New Economic Trend Against Freebies

"You can make money giving things away," says Chris Anderson, author of the bestseller Free: The Future of a Radical Price (price: $26.99). "There really is a free lunch." But powerful economic trends generate equal forces pushing in the other direction. Google may prosper by giving away services and data. But the technological revolution Anderson celebratesand the challenging economic environmentare pushing many enterprises to ask customers to shell out for goods and services that used to come gratis. Paid is rapidly becoming the new free.

When he acquired The Wall Street Journal in August 2007, Rupert Murdoch considered liberating the paper's digital journalism, even though 1.06 million people pay to subscribe to WSJ.com. But as the advertising that supports his many media platforms dried up like the Outback in January, the wily media mogul performed a backflip. "We intend to charge for all our news Web sites," he said in August. Customers of airlines—one of the few industries more desperate for revenue than newspapers—have accepted the $15 to $25 surcharges for checking luggage added in the past year with minimal complaints. This summer Ryanair CEO Michael O'Leary floated the idea of charging passengers £1 ($1.50) to use the in-flight loo.

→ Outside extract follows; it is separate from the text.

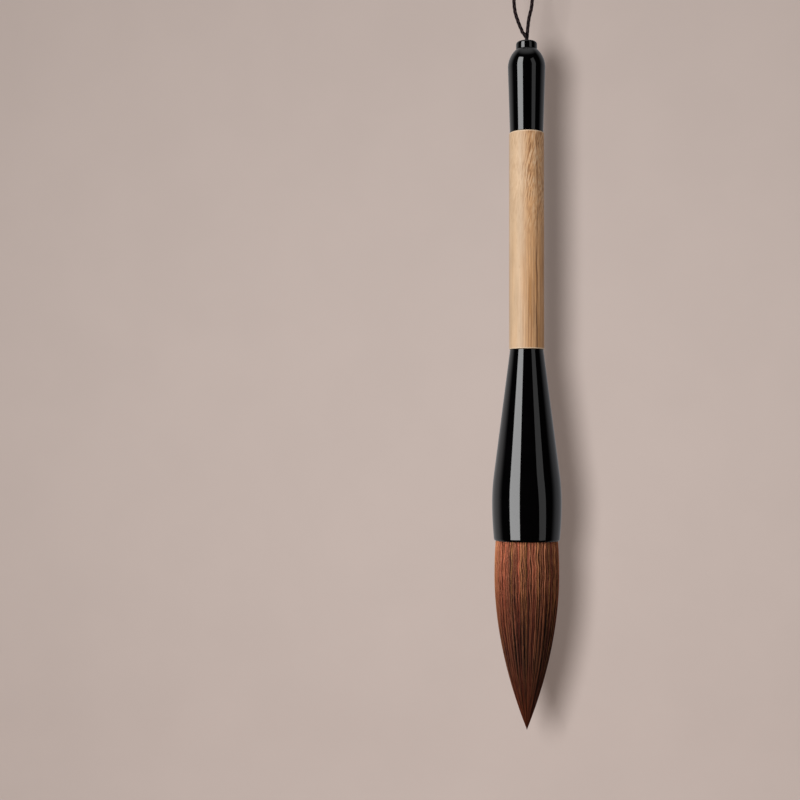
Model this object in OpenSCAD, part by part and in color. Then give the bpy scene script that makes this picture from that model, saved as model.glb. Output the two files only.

Cultural institutions, hit hard by the recession, have likewise jumped aboard the paid bandwagon. Want to see the lovely wax palm (Ceroxylon quindiuense) in the San Francisco Botanical Garden, or the Whistler prints exhibit at the University of Arizona Museum of Art? Thanks to newly-adopted admission fees, it'll now cost you a few bucks. In July the Fairfax County Parks Authority in Virginia began charging entrance fees to formerly free havens like Lake Accotink.

As the greening of America's auto fleet puts a dent in gasoline purchases—and, hence, gas-tax revenues—authorities are finding other ways to pay for road and bridge construction. Toll roads are under construction in Texas, West Virginia, and North Carolina. More regions are looking into congestion pricing. In August the Rhode Island Turnpike and Bridge Authority doubled the toll on the Claiborne Pell Bridge. And just as drivers will pay more to drive, businesses will pay more to burn fuel. Whether it's through a carbon tax or a cap-and-trade system, economists, politicians, and energy-industry executives agree that Americans will soon pay a price to engage in an activity that has been free since the beginning of time: polluting. This may be the era of the free lunch, as Anderson suggests. But diners may have to pay for the silverware.